The other OWL coaches already have a year of experience from Season 1. That’s one year of understanding what might have worked and what had failed – I don’t have that. OWL teams also tend to have more staff so coaching structures and delegation of responsibilities are going to be more obvious I think.
Dpei and Tim know that I am super curious and have a ton of questions about everything the Gladiators faced in Season 1. I want to know what they already know. Something I have to do is be able to reflect on my actions and learn quickly, that’s going to be paramount I think. How I coach and work with the staff in Week 2 should be different from Week 1.
Lastly, do you have any words for any aspiring coaches out there wanting to make it in the scene?
If you want to get into coaching, start with any Open Division team. It doesn’t matter what rank they are, you will always have something to learn as a coach and they’ll always take something from it.
If they are a Platinum or below team, you could choose to focus on character-specific mechanics, positioning, cool downs et cetera. When you move up to Masters and above team, maybe everyone can learn more about macro decisions and moving around the map as a unit and strategies – the game becomes more like Chess.

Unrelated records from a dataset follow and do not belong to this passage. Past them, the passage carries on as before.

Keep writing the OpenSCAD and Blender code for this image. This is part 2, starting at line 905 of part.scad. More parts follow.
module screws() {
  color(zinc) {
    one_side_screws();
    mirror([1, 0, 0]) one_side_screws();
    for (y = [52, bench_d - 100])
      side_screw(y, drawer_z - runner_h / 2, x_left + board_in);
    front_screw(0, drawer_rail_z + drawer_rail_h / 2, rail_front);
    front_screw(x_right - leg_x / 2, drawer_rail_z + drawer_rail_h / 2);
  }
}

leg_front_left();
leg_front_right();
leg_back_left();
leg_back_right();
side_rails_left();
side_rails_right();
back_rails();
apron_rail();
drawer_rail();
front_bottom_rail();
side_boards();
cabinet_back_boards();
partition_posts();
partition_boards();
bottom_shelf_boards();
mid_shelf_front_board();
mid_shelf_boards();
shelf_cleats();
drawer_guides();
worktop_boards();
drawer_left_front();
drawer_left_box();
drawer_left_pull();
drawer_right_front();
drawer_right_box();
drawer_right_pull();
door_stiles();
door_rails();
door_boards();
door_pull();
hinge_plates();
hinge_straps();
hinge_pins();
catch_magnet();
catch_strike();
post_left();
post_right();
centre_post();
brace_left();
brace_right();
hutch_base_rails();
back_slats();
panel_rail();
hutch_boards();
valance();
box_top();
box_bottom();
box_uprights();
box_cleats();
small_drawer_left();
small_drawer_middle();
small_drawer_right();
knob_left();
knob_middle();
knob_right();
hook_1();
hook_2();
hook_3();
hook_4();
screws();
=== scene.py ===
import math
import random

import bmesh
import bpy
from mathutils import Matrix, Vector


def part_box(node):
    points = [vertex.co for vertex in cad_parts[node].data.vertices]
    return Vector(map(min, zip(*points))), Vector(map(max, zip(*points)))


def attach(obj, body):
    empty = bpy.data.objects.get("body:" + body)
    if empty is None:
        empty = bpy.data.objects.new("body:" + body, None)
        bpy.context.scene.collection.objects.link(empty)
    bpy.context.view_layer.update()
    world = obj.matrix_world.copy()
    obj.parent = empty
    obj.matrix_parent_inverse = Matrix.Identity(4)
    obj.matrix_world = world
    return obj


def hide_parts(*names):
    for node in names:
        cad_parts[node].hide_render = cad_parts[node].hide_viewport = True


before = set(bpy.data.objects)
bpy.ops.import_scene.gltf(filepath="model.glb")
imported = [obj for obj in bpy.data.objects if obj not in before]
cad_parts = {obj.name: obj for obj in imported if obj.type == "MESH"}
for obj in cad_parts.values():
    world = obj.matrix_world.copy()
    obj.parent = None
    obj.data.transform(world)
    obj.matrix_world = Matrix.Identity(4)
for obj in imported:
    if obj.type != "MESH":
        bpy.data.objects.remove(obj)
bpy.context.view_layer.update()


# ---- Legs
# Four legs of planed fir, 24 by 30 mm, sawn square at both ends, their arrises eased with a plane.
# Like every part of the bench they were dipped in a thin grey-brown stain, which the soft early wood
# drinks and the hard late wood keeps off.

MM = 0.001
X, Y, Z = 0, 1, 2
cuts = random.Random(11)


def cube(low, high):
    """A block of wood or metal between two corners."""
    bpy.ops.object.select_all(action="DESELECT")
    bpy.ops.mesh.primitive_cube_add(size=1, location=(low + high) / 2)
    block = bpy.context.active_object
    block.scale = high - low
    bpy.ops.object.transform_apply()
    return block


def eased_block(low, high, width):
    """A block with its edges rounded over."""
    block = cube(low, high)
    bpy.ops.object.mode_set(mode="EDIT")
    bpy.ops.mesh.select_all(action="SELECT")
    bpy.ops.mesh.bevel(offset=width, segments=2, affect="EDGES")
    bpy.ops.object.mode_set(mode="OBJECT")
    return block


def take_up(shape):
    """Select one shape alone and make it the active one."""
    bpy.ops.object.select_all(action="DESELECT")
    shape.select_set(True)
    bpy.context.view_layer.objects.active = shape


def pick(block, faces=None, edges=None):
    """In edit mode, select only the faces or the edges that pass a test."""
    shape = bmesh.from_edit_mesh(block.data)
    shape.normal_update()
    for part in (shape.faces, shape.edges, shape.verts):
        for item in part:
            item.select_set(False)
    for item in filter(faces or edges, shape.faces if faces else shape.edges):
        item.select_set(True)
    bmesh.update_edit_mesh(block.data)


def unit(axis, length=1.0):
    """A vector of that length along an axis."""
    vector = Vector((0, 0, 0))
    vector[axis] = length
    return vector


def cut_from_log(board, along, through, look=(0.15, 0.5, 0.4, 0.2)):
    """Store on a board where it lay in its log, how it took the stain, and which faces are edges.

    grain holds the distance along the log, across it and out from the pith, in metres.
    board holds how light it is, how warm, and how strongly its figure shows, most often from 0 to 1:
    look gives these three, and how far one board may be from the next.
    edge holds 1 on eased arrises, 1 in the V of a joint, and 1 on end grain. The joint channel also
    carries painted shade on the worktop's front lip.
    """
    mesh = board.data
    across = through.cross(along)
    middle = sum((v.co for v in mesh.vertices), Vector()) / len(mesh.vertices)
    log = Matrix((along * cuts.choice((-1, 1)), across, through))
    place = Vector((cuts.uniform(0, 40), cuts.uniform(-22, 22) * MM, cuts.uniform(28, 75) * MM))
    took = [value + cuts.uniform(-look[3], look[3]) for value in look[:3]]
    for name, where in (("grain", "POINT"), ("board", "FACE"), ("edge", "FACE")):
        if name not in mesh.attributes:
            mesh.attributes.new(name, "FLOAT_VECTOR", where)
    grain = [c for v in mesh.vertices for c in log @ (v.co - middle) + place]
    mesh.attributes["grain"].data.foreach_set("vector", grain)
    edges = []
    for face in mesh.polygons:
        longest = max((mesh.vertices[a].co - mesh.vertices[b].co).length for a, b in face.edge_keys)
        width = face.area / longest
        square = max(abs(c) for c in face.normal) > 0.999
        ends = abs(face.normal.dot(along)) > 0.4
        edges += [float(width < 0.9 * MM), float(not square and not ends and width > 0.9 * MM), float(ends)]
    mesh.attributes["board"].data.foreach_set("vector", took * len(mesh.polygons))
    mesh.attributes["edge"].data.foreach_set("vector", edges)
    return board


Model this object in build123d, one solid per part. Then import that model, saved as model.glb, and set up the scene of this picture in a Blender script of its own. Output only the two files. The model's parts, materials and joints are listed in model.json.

Regardless of which team you sit in with though, the most important thing to do is just sit in and start coaching. If you start with a lower level team because no higher level team wants you, you can use that experience to climb up the coaching rung. Once players can see the results you are making with your previous teams, and you build up a portfolio that’s when you’ll progress from Open Division to Contenders and maybe the sky is the limit and you’ll move to the Overwatch League.
Thanks so much for taking time out to chat, and good luck for Season 2!
JohnGalt will be helping lead the Gladiators in Season 2 of the Overwatch League. The team’s first match will be up against Seoul Dynasty on February 15 at 2pm AEDT.